A FAMILY received an apology from hospital staff after their terminally-ill dad suffered regular seizures during his final days in Furness General Hospital.

By David Pickthall

Robert Henry Rawsthorn Wilson, of Station Road, Flookburgh, died in FGH on Christmas Day last year.

The inquest into the 81-year-old’s death heard Mr Wilson had been diagnosed with untreatable aleukemic leukemia. The hearing in Barrow Town Hall was told he fell in the middle of the night on December 18 when he got out of bed to use the toilet.

A blood clot formed in the right side of his head – where he had a previous clot operated on in 2009 – and the pathologist’s report concluded an acute subdural haematoma was the immediate cause of death.

Dr John Keating said Mr Wilson would have died in less than a month in spite of the fall. During Tuesday’s inquest, Mr Wilson’s daughters asked medical staff why their dad was not given a scan sooner after the fall, and why he was then not given medication sooner to subdue regular seizures which followed.

His daughters, who did not reveal their names to the Evening Mail after the hearing, said they knew surgery was not an option, but believed their dad’s final days could have been more comfortable.

One of them told the inquest: “There were severe, regular seizures and it was very distressing for the family.

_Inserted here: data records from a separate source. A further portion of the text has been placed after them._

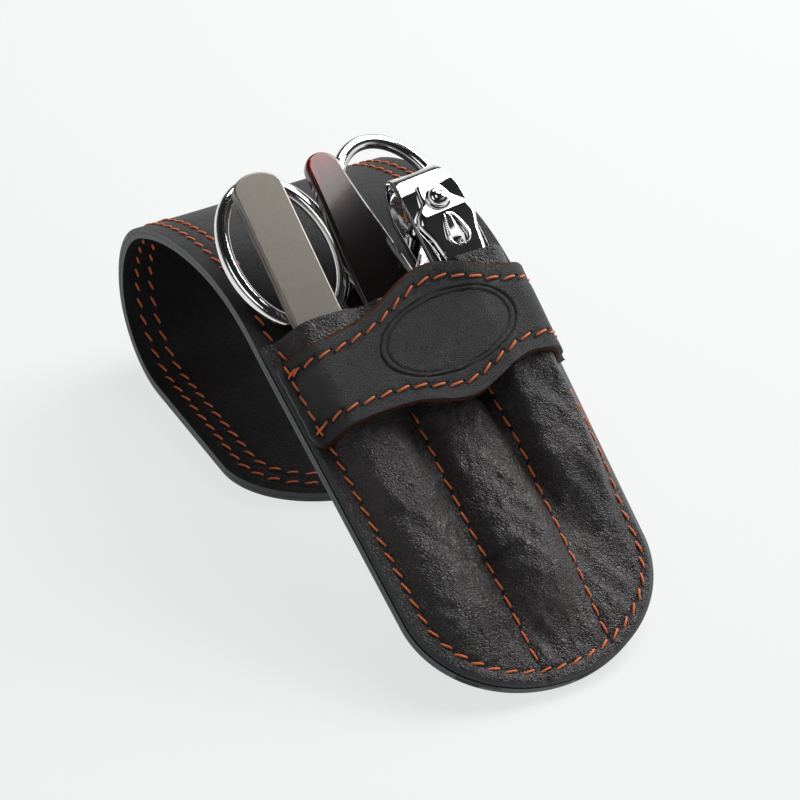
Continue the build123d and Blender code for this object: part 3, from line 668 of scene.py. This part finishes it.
def sums(tree, operation, a, b=None, c=None):
    """A Math node on sockets or numbers; gives its output."""
    made = tree.nodes.new("ShaderNodeMath")
    made.operation = operation
    for socket, value in zip(made.inputs, (a, b, c)):
        if isinstance(value, bpy.types.NodeSocket):
            tree.links.new(value, socket)
        elif value is not None:
            socket.default_value = value
    return made.outputs[0]


group = bpy.data.node_groups.new("leather relief", "ShaderNodeTree")
for in_out, labels in (("INPUT", ("Place", "Creases", "Net", "Grain", "Size")),
                       ("OUTPUT", ("Height", "Raised", "Patches"))):
    for label in labels:
        kind = "NodeSocketVector" if label == "Place" else "NodeSocketFloat"
        group.interface.new_socket(name=label, in_out=in_out, socket_type=kind)
given, result = group.nodes.new("NodeGroupInput"), group.nodes.new("NodeGroupOutput")
links = group.links
sized = node(group, "VectorMath", operation="SCALE", Vector=given.outputs["Place"],
             Scale=given.outputs["Size"])
drift = node(group, "TexNoise", Scale=260.0, Detail=2.0, Vector=sized.outputs["Vector"])
pushed = node(group, "VectorMath", operation="MULTIPLY_ADD")
links.new(drift.outputs["Color"], pushed.inputs[0])
pushed.inputs[1].default_value = (0.0021, 0.0021, 0.0021)
links.new(sized.outputs["Vector"], pushed.inputs[2])


def plates(scale, valley):
    """Little plates of grain with thin valleys between them, 0 in the valleys and 1 on the plates."""
    cells = node(group, "TexVoronoi", feature="DISTANCE_TO_EDGE", Scale=scale,
                 Vector=pushed.outputs["Vector"])
    ramp = node(group, "MapRange", interpolation_type="SMOOTHERSTEP", From_Max=valley,
                Value=cells.outputs["Distance"])
    return ramp.outputs["Result"]


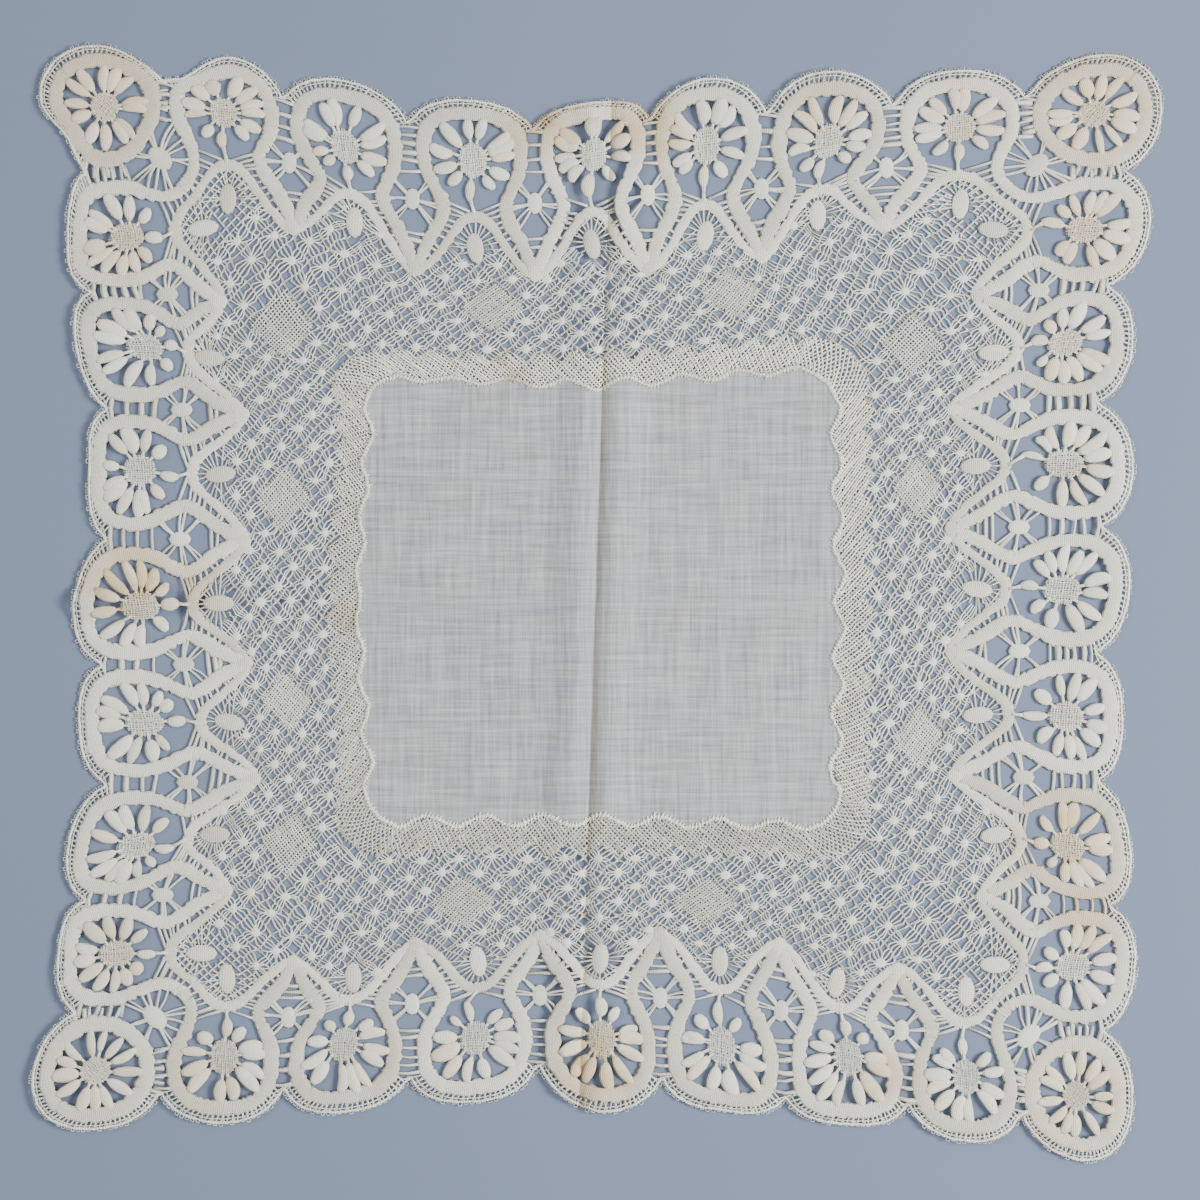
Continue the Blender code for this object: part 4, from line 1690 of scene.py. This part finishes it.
# %% Cloth material
def streaks(nodes, links, place, stretch):
    """Noise drawn out along one direction."""
    mapping = add_node(nodes, "ShaderNodeMapping")
    mapping.inputs["Scale"].default_value = stretch
    links.new(place.outputs["Object"], mapping.inputs["Vector"])
    noise = add_node(nodes, "ShaderNodeTexNoise")
    noise.inputs["Scale"].default_value = 1.0
    noise.inputs["Detail"].default_value = 4.0
    links.new(mapping.outputs["Vector"], noise.inputs["Vector"])
    return noise


# Stretch of each set of streaks: waves per metre along X and Y
CLOTH_STREAKS = (
    (30.0, 900.0, 1.0),
    (900.0, 30.0, 1.0),
    (90.0, 2200.0, 1.0),
    (2200.0, 90.0, 1.0),
)


def batiste():
    material = bpy.data.materials.new("centre_batiste")
    material.use_nodes = True
    nodes, links = material.node_tree.nodes, material.node_tree.links
    shader = nodes["Principled BSDF"]
    shader.inputs["Roughness"].default_value = 0.8
    shader.inputs["Specular IOR Level"].default_value = 0.25
    place = add_node(nodes, "ShaderNodeTexCoord")
    total = None
    for stretch in CLOTH_STREAKS:
        more = streaks(nodes, links, place, stretch).outputs["Fac"]
        if total is None:
            total = more
        else:
            adding = add_node(nodes, "ShaderNodeMath", operation="ADD")
            links.new(total, adding.inputs[0])
            links.new(more, adding.inputs[1])
            total = adding.outputs["Value"]
    tones = add_node(nodes, "ShaderNodeMapRange")
    links.new(total, tones.inputs["Value"])
    tones.inputs["From Min"].default_value = 1.6
    tones.inputs["From Max"].default_value = 2.4
    tint = add_node(nodes, "ShaderNodeMix", data_type="RGBA")
    links.new(tones.outputs["Result"], tint.inputs["Factor"])
    tint.inputs["A"].default_value = (0.33, 0.35, 0.37, 1.0)
    tint.inputs["B"].default_value = (0.60, 0.61, 0.61, 1.0)
    warm = add_node(nodes, "ShaderNodeTexNoise")
    warm.inputs["Scale"].default_value = 60.0
    warm.inputs["Detail"].default_value = 3.0
    links.new(place.outputs["Object"], warm.inputs["Vector"])
    hue = add_node(nodes, "ShaderNodeMix", data_type="RGBA")
    links.new(warm.outputs["Fac"], hue.inputs["Factor"])
    hue.inputs["A"].default_value = (0.94, 0.98, 1.06, 1.0)
    hue.inputs["B"].default_value = (1.06, 1.01, 0.93, 1.0)
    colour = tint.outputs["Result"]
    # The warm noise shifts the hue, and the crease ramp paints highlight and shade along the long
    # crease
    for layer in (hue.outputs["Result"], painted_crease_light(nodes, links, place)):
        colour = tinted(nodes, links, colour, layer)
    links.new(colour, shader.inputs["Base Color"])
    sheer = add_node(nodes, "ShaderNodeMapRange")
    links.new(total, sheer.inputs["Value"])
    sheer.inputs["From Min"].default_value = 1.6
    sheer.inputs["From Max"].default_value = 2.4
    sheer.inputs["To Min"].default_value = 0.84
    sheer.inputs["To Max"].default_value = 0.98
    links.new(sheer.outputs["Result"], shader.inputs["Alpha"])
    bump = add_node(nodes, "ShaderNodeBump")
    bump.inputs["Strength"].default_value = 0.4
    bump.inputs["Distance"].default_value = 0.0001
    links.new(total, bump.inputs["Height"])
    links.new(bump.outputs["Normal"], shader.inputs["Normal"])
    return material


cloth_mesh.materials.append(batiste())

# %% [markdown]
# A cord is laid along the raw edge of the cloth, and a needle goes over and over it to hold cloth and
# lace together. The cord is one closed sweep, uneven in width. Every stitch is a short sweep across it
# that rises in its middle, and each leans and reaches differently, as hand sewing does.

# %% Seam cord and overcasting
seam_line = np.vstack(
    [np.vstack([seam_side(side, 120), seam_corner(side, 12)]) for side in SIDES]
)
ahead = np.roll(seam_line, -1, axis=0) - np.roll(seam_line, 1, axis=0)
ahead /= np.linalg.norm(ahead, axis=1, keepdims=True)
aside = np.stack([-ahead[:, 1], ahead[:, 0]], axis=-1)
rough_line = seam_line + aside * rng.normal(0, 0.13, (len(seam_line), 1))
cord_width = 0.95 * (1 + rng.normal(0, 0.25, len(seam_line)))
seam_cord = joined(
    "seam_cord",
    [swept(rough_line[None], cord_width, 0.7, 0.6, sides=6, closed=True, shade=1.0)],
    cord_linen,
)
share = np.linspace(-1, 1, 5)[None, :, None]
reach = rng.uniform(0.55, 1.25, (len(seam_line), 1, 1))
slant = rng.normal(0.3, 0.15, (len(seam_line), 1, 1))
stitch_paths = (
    rough_line[:, None, :]
    + aside[:, None, :] * share * reach
    + ahead[:, None, :] * share * slant
)
stitch_width = rng.uniform(0.3, 0.5, (len(seam_line), 1))
stitches = joined(
    "seam_stitches",
    [swept(stitch_paths, stitch_width, 0.3, 0.6 + 0.5 * (1 - share[..., 0] ** 2), shade=0.9)],
    cord_linen,
)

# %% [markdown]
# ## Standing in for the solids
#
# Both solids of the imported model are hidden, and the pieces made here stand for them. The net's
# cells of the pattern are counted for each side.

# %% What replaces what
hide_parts("lace_border")
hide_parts("centre_cloth")
trims["back"] += [fan_hearts, net_diamonds, edge_cord, foot_net]
CELL = 0.25
grid = np.arange(-28, 28, CELL)
spots = np.stack(np.meshgrid(grid, grid), axis=-1).reshape(-1, 2)
netted = in_net(spots) | (in_corner_net(spots) & within(spots, NET_OUTLINE))
cells = np.bincount(side_of(spots[netted]), minlength=4)

# %% [markdown]
# ## Table, light and camera
#
# White lace shows best on a ground that is darker than it is, so the table is a matt blue grey. A soft
# light from the right gives each thread a small shadow, and a wider one fills from the left. The camera
# looks straight down through a long lens, far enough off that the square keeps its shape.

# %% Floor, light and camera
bm = bmesh.new()
bmesh.ops.create_grid(bm, x_segments=1, y_segments=1, size=2.0)
floor_mesh = bpy.data.meshes.new("table_top")
bm.to_mesh(floor_mesh)
bm.free()
floor = bpy.data.objects.new("table_top", floor_mesh)
bpy.context.scene.collection.objects.link(floor)
paper = bpy.data.materials.new("pale_table")
paper.use_nodes = True
matt = paper.node_tree.nodes["Principled BSDF"]
matt.inputs["Base Color"].default_value = (0.17, 0.21, 0.30, 1.0)
matt.inputs["Roughness"].default_value = 0.9
floor_mesh.materials.append(paper)
floor.location.z = -0.0001

VIEW_WIDTH = 0.33
LENS = 85.0
SENSOR = 36.0
camera_data = bpy.data.cameras.new("camera")
camera_data.lens = LENS
camera_data.sensor_width = SENSOR
camera = bpy.data.objects.new("camera", camera_data)
camera.location = (-middle[0] * MM, -middle[1] * MM, VIEW_WIDTH * LENS / SENSOR)
bpy.context.scene.collection.objects.link(camera)
bpy.context.scene.camera = camera


def soft_light(name, place, size, power):
    data = bpy.data.lights.new(name, "AREA")
    data.shape = "DISK"
    data.size = size
    data.energy = power
    light = bpy.data.objects.new(name, data)
    light.location = place
    aim = Vector((0.0, 0.0, 0.0)) - Vector(place)
    light.rotation_euler = aim.to_track_quat("-Z", "Y").to_euler()
    bpy.context.scene.collection.objects.link(light)


soft_light("window", (0.9, -0.05, 0.75), 0.5, 24.0)
soft_light("room", (-0.6, 0.2, 1.1), 1.4, 10.0)
world = bpy.data.worlds.new("studio")
world.use_nodes = True
world.node_tree.nodes["Background"].inputs["Color"].default_value = (0.9, 0.94, 1.0, 1.0)
world.node_tree.nodes["Background"].inputs["Strength"].default_value = 0.35
bpy.context.scene.world = world
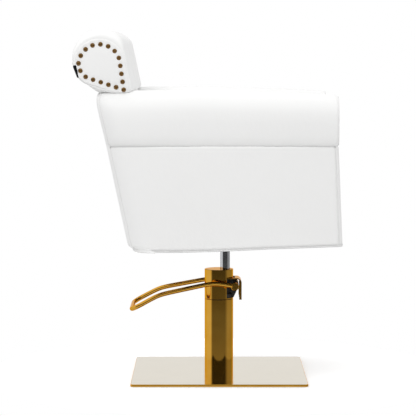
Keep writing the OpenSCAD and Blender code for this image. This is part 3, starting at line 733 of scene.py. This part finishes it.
def pad_panel(name, corners, depth, crown, edge, replaces, cells=(60, 60)):
    """A pad between four corners, in order: it swells along the corners' normal and rolls in at its edges."""
    p00, p10, p11, p01 = [np.array(c, float) for c in corners]
    normal = np.cross(p10 - p00, p01 - p00)
    normal /= np.linalg.norm(normal)
    width, height = np.linalg.norm(p10 - p00), np.linalg.norm(p01 - p00)

    def spaced(size, count):
        fine = edge * (1 - np.cos(np.linspace(0, math.pi / 2, 7)))
        return np.concatenate([fine, np.linspace(edge, size - edge, count)[1:-1], size - fine[::-1]])

    us, vs = spaced(width, cells[0]), spaced(height, cells[1])
    verts = []
    for v in vs:
        for u in us:
            a, b = u / width, v / height
            point = (p00 * (1 - a) + p10 * a) * (1 - b) + (p01 * (1 - a) + p11 * a) * b
            from_edge = min(u, width - u, v, height - v)
            roll = edge - math.sqrt(max(edge ** 2 - max(edge - from_edge, 0) ** 2, 0))
            inside = 0 < a < 1 and 0 < b < 1
            swell = crown * (math.sin(math.pi * a) * math.sin(math.pi * b)) ** 0.6 if inside else 0
            verts.append(point + normal * (swell - roll))
    rows, cols = len(vs), len(us)
    faces = grid_faces(rows, cols)
    rim = ([j for j in range(cols)] + [i * cols + cols - 1 for i in range(1, rows)]
           + [(rows - 1) * cols + j for j in range(cols - 2, -1, -1)]
           + [i * cols for i in range(rows - 2, 0, -1)])
    base = len(verts)
    verts += [verts[r] - normal * (depth - edge) for r in rim]
    n = len(rim)
    faces += [(rim[k], rim[(k + 1) % n], base + (k + 1) % n, base + k) for k in range(n)]
    faces.append(tuple(base + k for k in range(n)))
    piece = add_piece(name, verts, faces, "white_leather")
    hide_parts(*replaces)


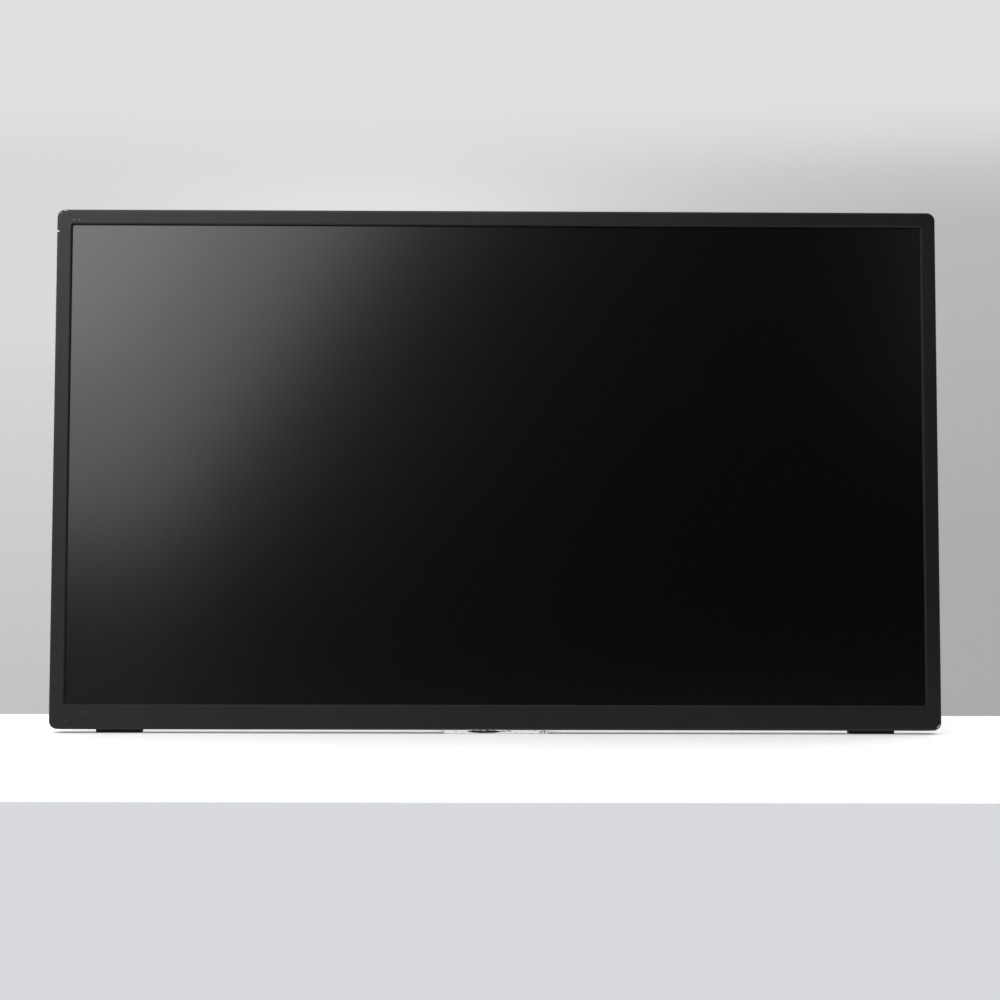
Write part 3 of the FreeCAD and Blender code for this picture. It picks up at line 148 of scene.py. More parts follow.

I wouldn’t want anybody else to go through that.”

Dr Keating said there was no indication a scan was needed sooner, but was not made aware of the seizures.

He said: “I apologise for that and I’ll look into it. That’s not care we would like to give our patients.”

The daughters also asked why their dad’s bed never had cot sides on the night he got up and fell. Andrea Armstrong, oncology unit ward manager, said cot sides were fitted according to a daily risk-assessment of a patient, but should have been on the night Mr Wilson fell.

She said: “I can only apologise that the nurse that night felt they didn’t need to be put on.”

Mrs Ranu Rowan, head of legal services at University Hospitals of Morecambe Bay NHS Foundation Trust, which runs FGH, told the family: “As Mrs Armstrong and Dr Keating reassured you, the outcome of the inquest always goes back to senior managerial staff and they will know about things that happened and what should have been done.”

Mr Ian Smith, South and East Cumbria coroner, recorded a verdict of natural causes, complicated by an accident.

He said: “It seems the fall and the injury made things worse, but against a background of a pretty well insoluble medical situation anyway.”